The program has three parts; detailed core analyses paired with advanced log programs, outcrop based studies and development pilots. The first two will be discussed in detail in this presentation. Core collection targeted strata with high GIIP but lower URG and poor state of knowledge. Core collection was paired with mud gas isotope data, advanced logs (NMR, ECS) and Sensaline production logging to reinforce data sets. Special core analyses included geomechanical, fluid sensitivity, low k poro-perm, commutation, coal maceral, TOC-Rockeval and chemostratigraphy. Intensive data collection also occurred in outcrop studies in Grande Cache, not far from the Deep Basin producing areas. The exposed strata have provided important information on depositional setting, reservoir architecture and mineralogy in a cost effective manner for a basin where subsurface data is missing or sparse. Multidisciplinary field courses have been developed in order to improve cross-discipline dialogue on frac optimization, thin bed pay evaluation, reservoir connectivity and other topics.

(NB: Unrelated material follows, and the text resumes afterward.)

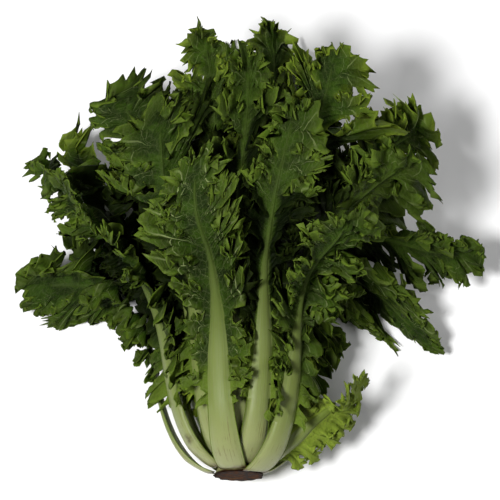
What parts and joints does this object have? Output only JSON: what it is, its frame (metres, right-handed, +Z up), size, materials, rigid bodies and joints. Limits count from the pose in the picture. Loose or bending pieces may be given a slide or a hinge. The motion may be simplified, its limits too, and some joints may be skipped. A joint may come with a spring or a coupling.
{
  "type": "curly endive",
  "caption": "Cut head of curly endive lying on its side: a short stem with frilled green leaves that fan out and arch over from pale, broad petioles.",
  "frame": {"origin": "centre of the box round the head, on the surface that it lies on", "axes": "+Y along the head's axis, from the cut across the stem towards the leaf tips, and +Z up from the surface it lies on"},
  "size_m": [0.3108, 0.337, 0.1733],
  "materials": {
    "stem_white": "moist, pale, with a dried brown cut",
    "heart_green": "satin, pale yellow-green",
    "leaf_green": "satin, dark green, paler towards the midrib and petiole"
  },
  "bodies": {
    "root": {"stem": "stem_white", "heart_leaf_01": "heart_green", "heart_leaf_02": "heart_green", "heart_leaf_03": "heart_green", "heart_leaf_04": "heart_green", "heart_leaf_05": "heart_green", "heart_leaf_06": "heart_green", "heart_leaf_07": "heart_green", "heart_leaf_08": "heart_green", "heart_leaf_09": "heart_green", "inner_leaf_10": "leaf_green", "inner_leaf_11": "leaf_green", "inner_leaf_12": "leaf_green", "inner_leaf_13": "leaf_green", "inner_leaf_14": "leaf_green", "inner_leaf_15": "leaf_green", "inner_leaf_16": "leaf_green", "inner_leaf_17": "leaf_green", "inner_leaf_18": "leaf_green", "inner_leaf_19": "leaf_green", "inner_leaf_20": "leaf_green", "inner_leaf_21": "leaf_green", "inner_leaf_22": "leaf_green", "inner_leaf_23": "leaf_green", "inner_leaf_24": "leaf_green", "inner_leaf_25": "leaf_green", "inner_leaf_26": "leaf_green", "inner_leaf_27": "leaf_green", "outer_leaf_28": "leaf_green", "outer_leaf_29": "leaf_green", "outer_leaf_30": "leaf_green", "outer_leaf_31": "leaf_green", "outer_leaf_32": "leaf_green", "outer_leaf_33": "leaf_green", "outer_leaf_34": "leaf_green", "outer_leaf_35": "leaf_green", "outer_leaf_36": "leaf_green", "outer_leaf_37": "leaf_green", "outer_leaf_38": "leaf_green", "outer_leaf_39": "leaf_green", "outer_leaf_40": "leaf_green", "outer_leaf_41": "leaf_green", "outer_leaf_42": "leaf_green", "outer_leaf_43": "leaf_green", "outer_leaf_44": "leaf_green", "outer_leaf_45": "leaf_green", "outer_leaf_46": "leaf_green", "outer_leaf_47": "leaf_green"}
  },
  "joints": []
}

An XRD study (spanning core and outcrop) in conjunction with other data will be used to discuss how mineralogical variations between the formations impacts log evaluation, completion approaches and the field development plan.

Low porosity systems present unique problems that can greatly increase uncertainty. Minor changes in lithology (and hence grain density) can easily hide porosity. Generally only water of condensation is produced, which means no easy way to quantify the salinity of formation waters. This uncertainty, in combination with a poor characterization of formation clay has resulted in formations appearing far wetter than they actually are. Through careful data collection and analysis a much more accurate petrophysical model has been created. Rocks that contain sand, shale and silt laminated sequences can also appear to be non-pay when in fact they can contain large volumes of gas. Logging with a 3-D resistivity tool can help to highlight laminated sections (thin bed pay) and guide future testing and completions. Production logging has been used to validate the results and highlight the large subsurface uncertainties. Results from an aligned data collection program and the impact on GIIP, URG and uncertainty will be presented. The key to unlocking unconventional resources is sufficient data collection and a close working relationship between a variety of disciplines including reservoir geologists, petrophysicists, geomechanical specialists, completions and reservoir engineers.